Follow the steps below and learn how to set up the foundation for your course. 

Start with an introduction of about 1-2 minutes

a middle of about 6-8 minutes

a conclusion of approximately 1-2 minutes

(or lit a fire called curiosity)

The goal at the beginning of your course is to motivate and hook your students. It should not be more than 2–4 minutes. Introduce yourself and explain why you are the best person to be teaching this course. Set the right expectations, tell the students what they’ll learn from your course and what they’ll be able to do by the end of your course. Your opening line anchored in the here and now, but immediately create intrigue. That's the first step to a successful explanation. Once a mind is intrigued, it opens up. It wants new ideas.


This is the main part of your course, where you’ll teach the audience on the skills that they intend to learn at the end of your course. This part of your course should include concepts, brought one by one, metaphors, example and little stories. Focus on covering one new and relevant skill per video and make sure to deliver on all the skills your course promises to address in your course goals.Typically, a middle video  not be more than 6-8 minutes long.


End your course with a strong finish that leaves the community with a feeling of reward.

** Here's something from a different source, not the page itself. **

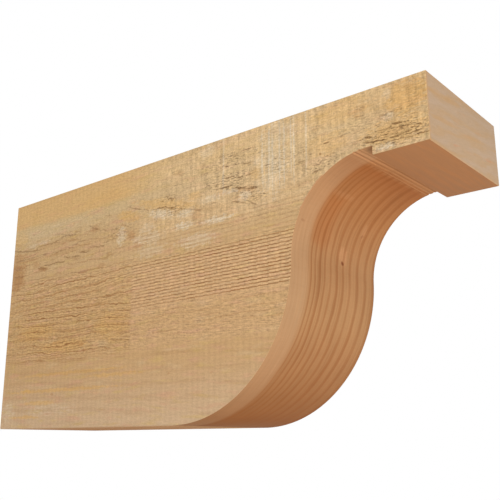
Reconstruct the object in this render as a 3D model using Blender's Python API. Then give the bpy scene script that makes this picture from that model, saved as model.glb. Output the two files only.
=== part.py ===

Members who feel rewarded are more satisfied with the course and generally increase shares on social. At minimum include a thank you or a congratulations lecture at the end. But there are many other creative ideas for final lectures that delight our audience and leave them with a sense of accomplishment. Browse the internet to get some inspiration.

Visual Material

Ideally, courses without any material are more likely to perform. Simply because our audience watches courses on their mobile and therefore make it almost impossible to read screens or slides. Don’t forget that people are more interested in you as the main character. You can add B-roll footage or images that are big enough for the student to be able to see what you are trying to share.